Buffington has been working on RR172 for two and a half years to address what she says is a gap in the SPP Tariff.
Staff currently determine which of 18 transmission pricing zones to place new TOs in, which can result in cost shifts for those in the incumbent zone. (See SPP Advances KCP&L Cost Shift Proposal.)
The revision request was modified after “robust” stakeholder debate at the SPC and Regional Tariff Working Group, Buffington said. She said the modified RR172 is a “middle ground” and improves transparency in the new member zonal placement decisions by providing advance notice to TOs and their customers, allowing potentially affected entities to provide feedback before SPP makes a decision.
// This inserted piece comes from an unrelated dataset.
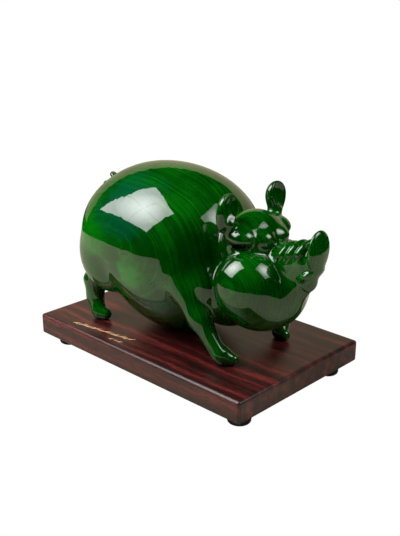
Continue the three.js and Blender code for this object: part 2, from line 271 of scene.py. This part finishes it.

Buffington said RR172 also mitigates costs of zonal-placement decisions and protects both existing and new customers from cost shifts.
“This RR is primarily focused on the cost-shift issue … when SPP creates or expands multi-owner zones,” Buffington said. “KCPL has tried to come up with compromise but hasn’t been able to gain consensus. The alternative is litigation. To me, that’s a lot of risk on both parties.”
Some of those opposing the measure said there wasn’t enough time to study the revisions to the proposal. Others questioned whether the MOPC should be voting on a Tariff change without any working group’s approval. Some cited the “radical new policies” network customers would face in becoming TOs and fears of encroaching on FERC’s rate-setting authority.
“Does this group, as a Markets and Operations Policy Committee, really want to pass a Tariff revision when FERC should be the decision-maker? Rates are in the FERC purview,” said South Central MCN’s Brett Hooton. “We’ve had a lot of long SPC meetings on this topic. I don’t know that rehashing all that is going to change anyone’s opinion today.”
Starnes agreed with Hooton.
“We’ve beaten this horse until it’s bloody and no one recognizes it anymore,” she said, calling for the vote.